À credibilidade limitada dos partidos recém-criados,
Otelo contrapunha algo consonante com uma embriaguez de liberdade, que não
queria voltar a submeter-se imediatamente a estruturas institucionais de tipo
convencional
O resultado foi o oposto. “O 25 de Novembro põe termo à degradação da
situação militar e confere mais espaço, mas também maior responsabilidade aos
partidos políticos, para repensarem as suas relações e assumirem a correlação
de forças no terreno. Isto, recorde -se, enquanto procuravam, na Assembleia
Constituinte, cinzelar o novo modelo de organização da sociedade portuguesa”,
diz Rodrigo Sousa e Castro.
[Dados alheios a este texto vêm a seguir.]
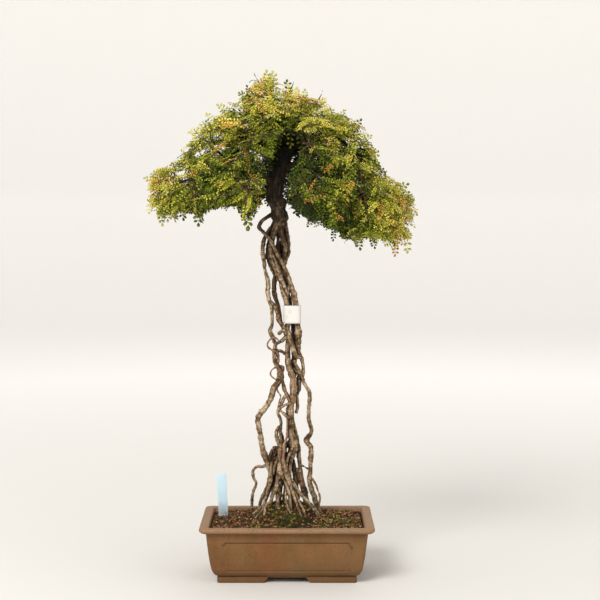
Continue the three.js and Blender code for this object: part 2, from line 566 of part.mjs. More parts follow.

Fazendo uma ressalva: “Não se pode falar de uma
vitória da sociedade política sobre a sociedade militar, porque os partidos
políticos vivem à sombra dos militares durante todo o Verão Quente e até ao
desencadeamento das operações militares do 25 de Novembro. Isto é absolutamente
inequívoco. Ninguém fazia nada que não fosse de acordo com o seu grupo de pressão
militar.”
Em relação ao papel de Otelo e à sua personalidade, não faltam opiniões
categóricas. Vasco Pulido Valente, sempre rápido a desprezar a perspicácia
alheia, considera-o “um mitómano pouco inteligente, que muitas vezes roçava o
patológico”, e afirma que nele “é inútil procurar um pensamento racional. A sua
própria ideologia, aliás (se meia dúzia de slogans merecem o nome), o
encorajava a esperar a salvação da iluminada iniciativa do ‘povo’ e do tumulto
‘criador’ que ele eventualmente produzisse”.
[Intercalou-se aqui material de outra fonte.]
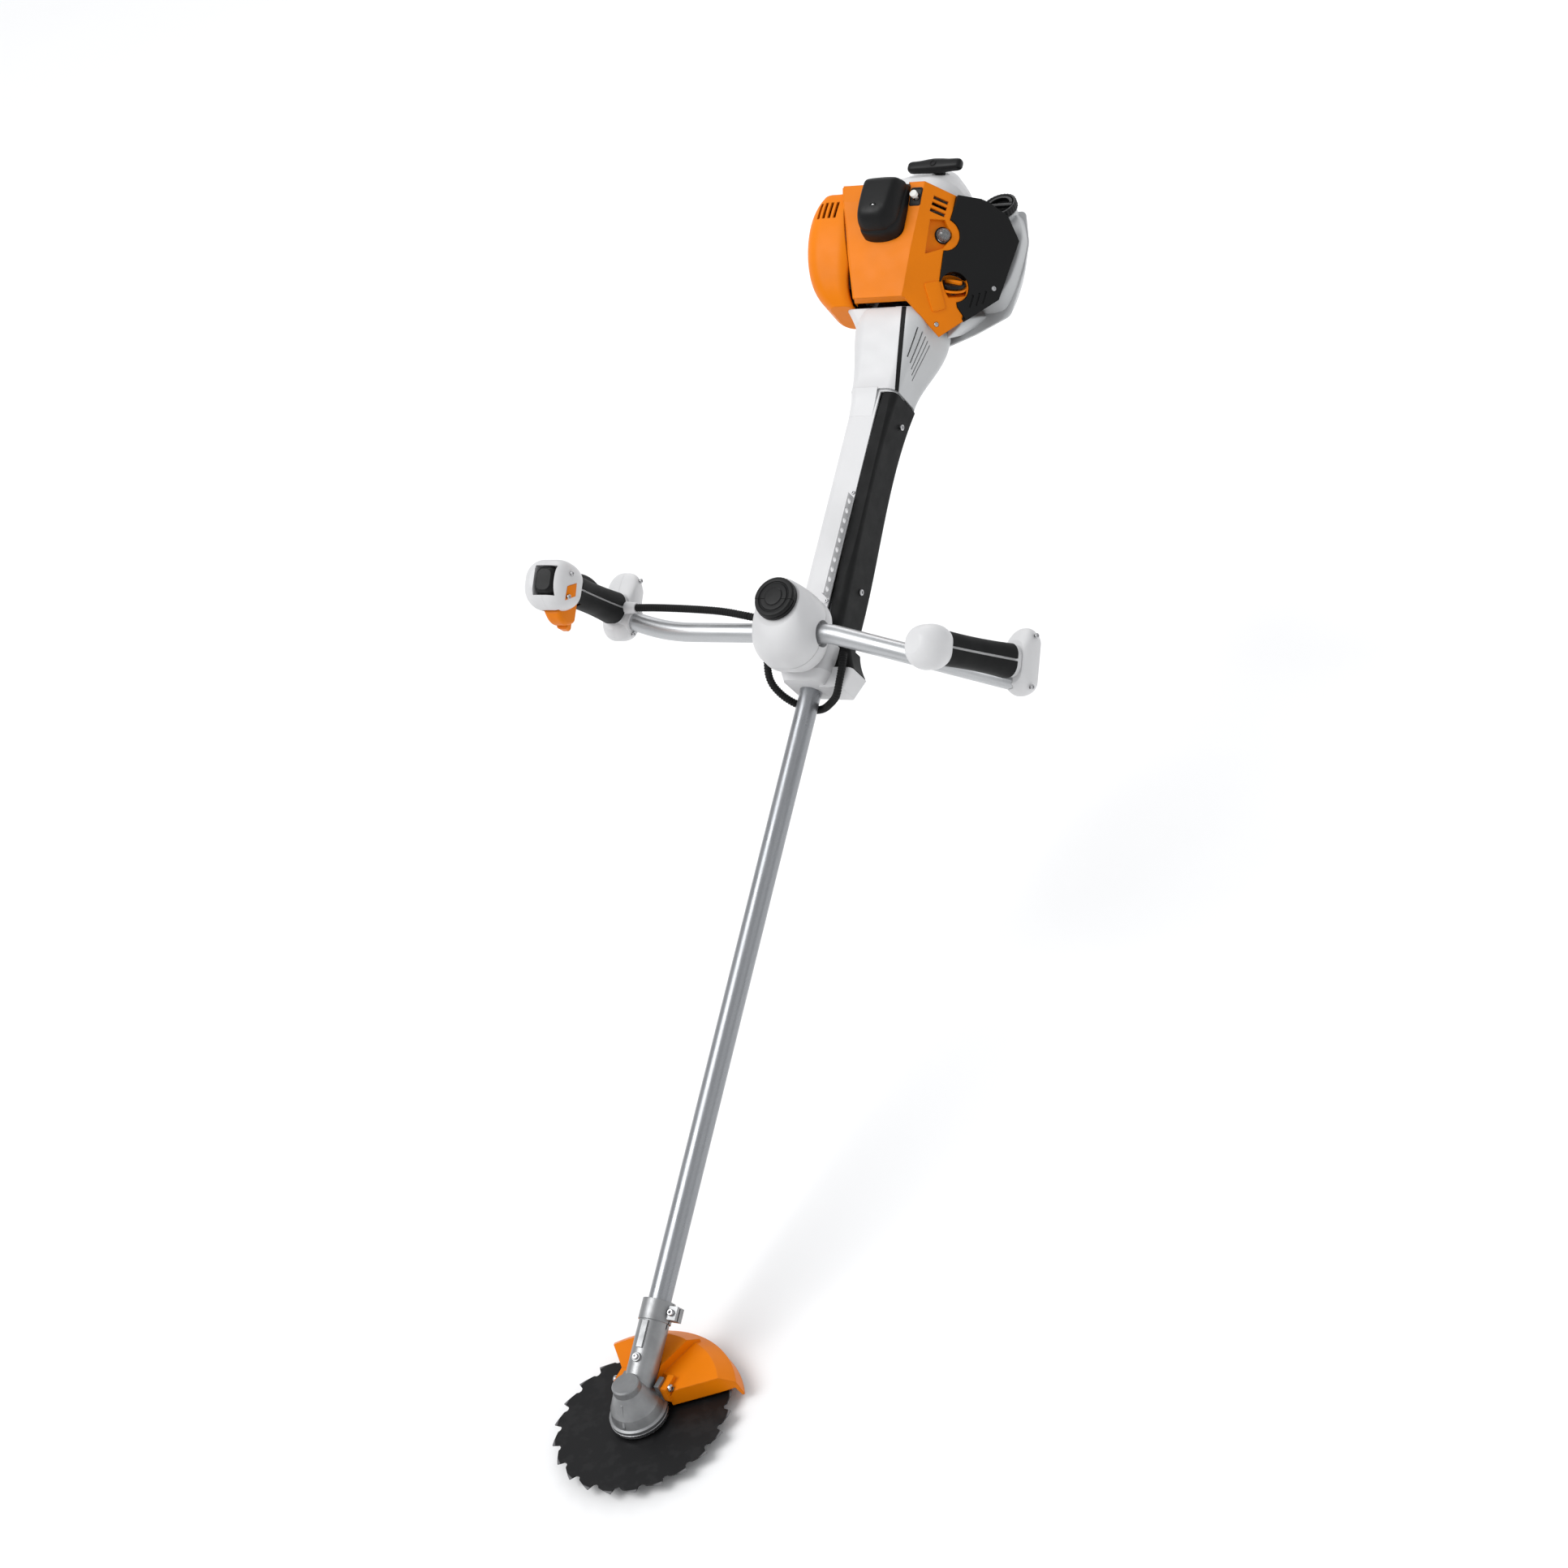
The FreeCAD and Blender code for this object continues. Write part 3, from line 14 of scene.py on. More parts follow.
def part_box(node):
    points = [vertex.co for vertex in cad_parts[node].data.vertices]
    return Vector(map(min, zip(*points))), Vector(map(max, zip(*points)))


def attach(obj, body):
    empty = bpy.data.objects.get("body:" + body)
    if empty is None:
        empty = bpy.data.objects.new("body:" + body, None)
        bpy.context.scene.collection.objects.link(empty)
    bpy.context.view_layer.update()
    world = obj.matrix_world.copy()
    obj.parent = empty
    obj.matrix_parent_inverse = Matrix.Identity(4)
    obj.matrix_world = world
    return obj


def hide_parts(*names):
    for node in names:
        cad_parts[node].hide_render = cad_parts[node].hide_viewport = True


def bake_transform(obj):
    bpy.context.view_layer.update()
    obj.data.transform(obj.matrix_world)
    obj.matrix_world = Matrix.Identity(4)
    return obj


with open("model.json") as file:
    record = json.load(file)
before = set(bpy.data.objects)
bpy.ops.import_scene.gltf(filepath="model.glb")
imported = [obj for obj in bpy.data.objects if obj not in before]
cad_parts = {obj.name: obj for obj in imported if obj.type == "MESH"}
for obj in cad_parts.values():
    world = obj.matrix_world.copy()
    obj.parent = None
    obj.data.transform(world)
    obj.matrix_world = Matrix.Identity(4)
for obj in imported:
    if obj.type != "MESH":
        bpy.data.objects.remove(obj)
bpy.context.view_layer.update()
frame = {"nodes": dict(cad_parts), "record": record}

# ---- frames ----
TILT = math.radians(62.0)
ORIGIN_MM = Vector((10.5, 953.5812, 551.7646))
SIDE = Vector((1.0, 0.0, 0.0))
TOP = Vector((0.0, -math.cos(TILT), math.sin(TILT)))
ALONG = Vector((0.0, math.sin(TILT), math.cos(TILT)))
MM = 0.001
ROOT = "engine_and_shaft"
FLOOR_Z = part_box("rider_plate")[0][2]


def place(side, top, along):
    """A point given in the shaft frame, in metres in the row frame."""
    return (SIDE * side + TOP * top + ALONG * along - ORIGIN_MM) * MM


def head_place(x, y, z):
    """A point given in the cutting head's frame, in metres in the row frame."""
    return (Vector((x, y, z)) - ORIGIN_MM) * MM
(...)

Movimento de militares nas ruas a 25 de novembro de
1975
Rui Ochoa
O papel de Otelo
Outra forma de ver isto é notar que, face à incerteza quanto ao tipo de
regime a criar e ao estado ainda incipiente — e portanto, à credibilidade
limitada dos partidos recém-criados, Otelo contrapunha algo mais consonante com
uma certa embriaguez de liberdade reencontrada, que não queria voltar a
submeter-se imediatamente a estruturas institucionais de tipo convencional. É a
perspetiva de Carlos de Matos Gomes, o recentemente falecido Capitão de Abril,
historiador e romancista, em “Otelo, o Herético” (ed. Tinta-da-china). Para
ele, o instinto de Otelo, “mais do que a deliberada e consciente transformação
de uma utopia em realidade, abriu caminho a manifestações apelativas de formas
de organização de poder popular e de democracia. (...) Do fim do projeto bonapartista
de Spínola até a 25 de novembro de 1975 irão confrontar-se duas conceções
incompatíveis de governo. O projeto e a prática de Otelo propunham um regime
democrático, enquanto os partidos do sistema e os seus dirigentes pretendiam um
regime republicano”.
A REVOLUÇÃO DOS CRAVOS: O DIA EM QUE CAIU A
DITADURA PORTUGUESA
Alex Fernandes
Relógio D’Água, 2025, 376 págs., €22
Se para Pulido Valente a conduta errática do chefe do Copcon nas semanas e
meses que precederam o 25 de Novembro (distribuição de armas a civis,
passividade antes ações como o cerco do parlamento, o assalto à embaixada de
Espanha, politização crescente de unidades do exército e apelos abertos à
insurreição armada) ameaçava “um paroxismo de violência e desordem de
consequências quase incalculáveis”, Matos Gomes sugere algo diferente. “Todo o
seu percurso de vida revela uma personalidade racional, ética, multicultural, e
não há qualquer prova de um repentino e radical distúrbio de personalidade”,
escreve no livro agora publicado. “Não existem provas de que a participação de
Otelo no processo político que conduziu ao 25 de Abril de 1974 e ao seu
desenvolvimento tenha sido uma campanha particular ou pessoal, uma cruzada
missionária após uma revelação para implantar um programa messiânico,
juntamente com um grupo de apóstolos, como algumas obras ao longo destes 50
anos o têm apresentado, algures entre um profeta, um excêntrico e um fanático.”
Filipe Garcia sintetiza: no 25 de Novembro, Otelo “viria a ser considerado
um traidor pelos que o viram ir para casa dormir, conversar com Costa Gomes e
recolher, mas será sempre um herói para outros, os que lhe agradecem Abril e os
que lhe gabam a sensatez de, em novembro, ter recusado sempre avançar”.